- [SET TASK] Write out the whole listing exactly as it stands.

═══ DATASET EXTRACT ═══

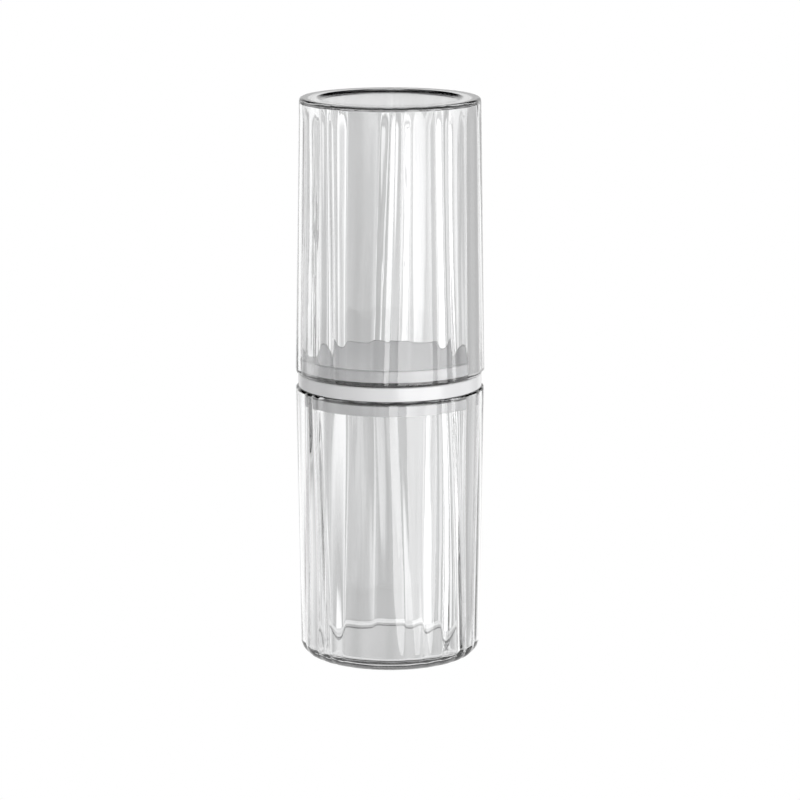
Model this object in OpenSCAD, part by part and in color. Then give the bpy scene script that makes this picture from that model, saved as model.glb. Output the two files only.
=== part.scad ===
// Toothbrush case: two clear fluted cups, mouth to mouth, plugged together by a white ring.
// The case stands on its closed lower end; +Z is up and the origin is the centre of its base.

/* [Overall size] */
// Height of the closed case
case_h = 200; // [150:1:240]
// Diameter over the flutes at the mouths, where the cups meet
mouth_d = 67; // [64:0.5:80]
// Diameter over the flutes at the two closed ends
end_d = 63.9; // [60:0.1:64]

/* [Cup walls] */
// Wall, from the top of a flute to the smooth inside
wall = 3.1; // [2:0.1:4]
// Height of the lower cup's inside floor above its base
floor_h = 3.6; // [3:0.1:6]
// Depth of the upper cup's inside end below the top of the case
roof_h = 1.7; // [1.5:0.1:5]
// Radius of the corner at the inside floor of the lower cup
floor_corner_r = 1; // [0.5:0.1:3]
// Radius of the corner at the inside end of the upper cup
roof_corner_r = 0.4; // [0.2:0.1:2]
// Rounding of the outside of each mouth rim
rim_r = 1.1; // [0.3:0.1:1.4]
// Chamfer inside each mouth, which leads the ring in
lead_in = 0.4; // [0.2:0.1:0.8]

/* [Closed ends] */
// Rounding around the base of the lower cup
base_edge_r = 5; // [1:0.5:6]
// Rounding around the top of the upper cup
top_edge_r = 1.2; // [0.6:0.1:3]
// Radius of the hollow under the base, inside its foot ring
foot_recess_r = 24.5; // [10:0.5:25]
// Depth of the hollow under the base
foot_recess_d = 0.6; // [0.4:0.1:1.6]
// Radius of the shallow recess in the top
top_recess_r = 25.5; // [15:0.1:27]
// Depth of the shallow recess in the top
top_recess_d = 0.9; // [0.4:0.1:1.1]
// How far the sides of both recesses slope in
recess_slope_w = 1.2; // [0.4:0.1:2]
// Rounding at the foot of both recesses
recess_fillet_r = 3; // [0.5:0.5:4]

/* [Joining ring] */
// Height of the band that shows between the cups
band_h = 5; // [3:0.5:10]
// How far the band stands back from the flutes at the mouths
band_inset = 0.95; // [0.5:0.05:1.5]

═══

- [ANSWER FOR THE TASK]
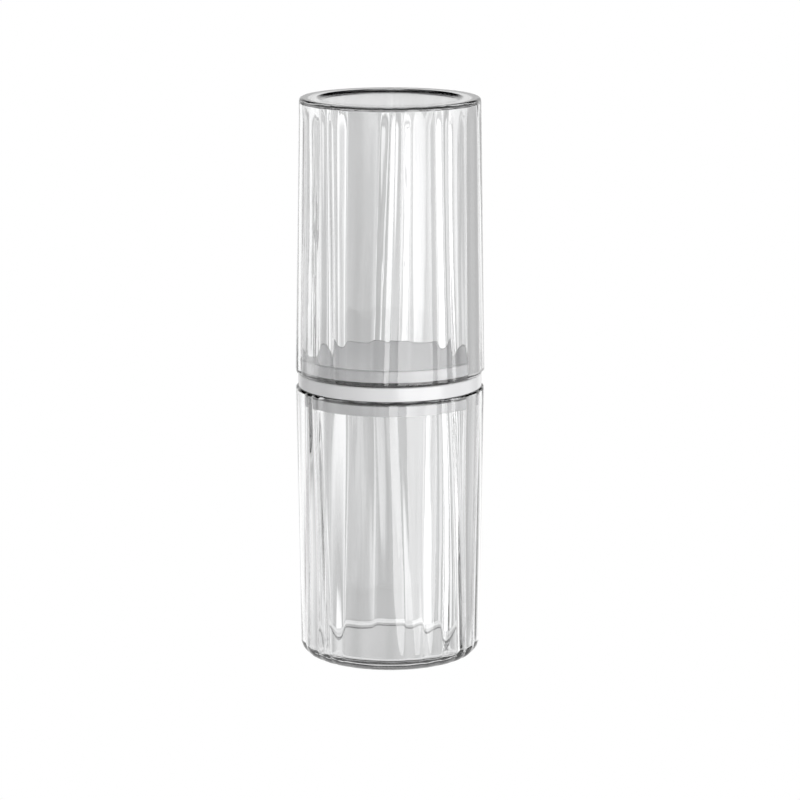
Model this object in OpenSCAD, part by part and in color. Then give the bpy scene script that makes this picture from that model, saved as model.glb. Output the two files only.
=== part.scad ===
// Toothbrush case: two clear fluted cups, mouth to mouth, plugged together by a white ring.
// The case stands on its closed lower end; +Z is up and the origin is the centre of its base.

/* [Overall size] */
// Height of the closed case
case_h = 200; // [150:1:240]
// Diameter over the flutes at the mouths, where the cups meet
mouth_d = 67; // [64:0.5:80]
// Diameter over the flutes at the two closed ends
end_d = 63.9; // [60:0.1:64]

/* [Cup walls] */
// Wall, from the top of a flute to the smooth inside
wall = 3.1; // [2:0.1:4]
// Height of the lower cup's inside floor above its base
floor_h = 3.6; // [3:0.1:6]
// Depth of the upper cup's inside end below the top of the case
roof_h = 1.7; // [1.5:0.1:5]
// Radius of the corner at the inside floor of the lower cup
floor_corner_r = 1; // [0.5:0.1:3]
// Radius of the corner at the inside end of the upper cup
roof_corner_r = 0.4; // [0.2:0.1:2]
// Rounding of the outside of each mouth rim
rim_r = 1.1; // [0.3:0.1:1.4]
// Chamfer inside each mouth, which leads the ring in
lead_in = 0.4; // [0.2:0.1:0.8]

/* [Closed ends] */
// Rounding around the base of the lower cup
base_edge_r = 5; // [1:0.5:6]
// Rounding around the top of the upper cup
top_edge_r = 1.2; // [0.6:0.1:3]
// Radius of the hollow under the base, inside its foot ring
foot_recess_r = 24.5; // [10:0.5:25]
// Depth of the hollow under the base
foot_recess_d = 0.6; // [0.4:0.1:1.6]
// Radius of the shallow recess in the top
top_recess_r = 25.5; // [15:0.1:27]
// Depth of the shallow recess in the top
top_recess_d = 0.9; // [0.4:0.1:1.1]
// How far the sides of both recesses slope in
recess_slope_w = 1.2; // [0.4:0.1:2]
// Rounding at the foot of both recesses
recess_fillet_r = 3; // [0.5:0.5:4]

/* [Joining ring] */
// Height of the band that shows between the cups
band_h = 5; // [3:0.5:10]
// How far the band stands back from the flutes at the mouths
band_inset = 0.95; // [0.5:0.05:1.5]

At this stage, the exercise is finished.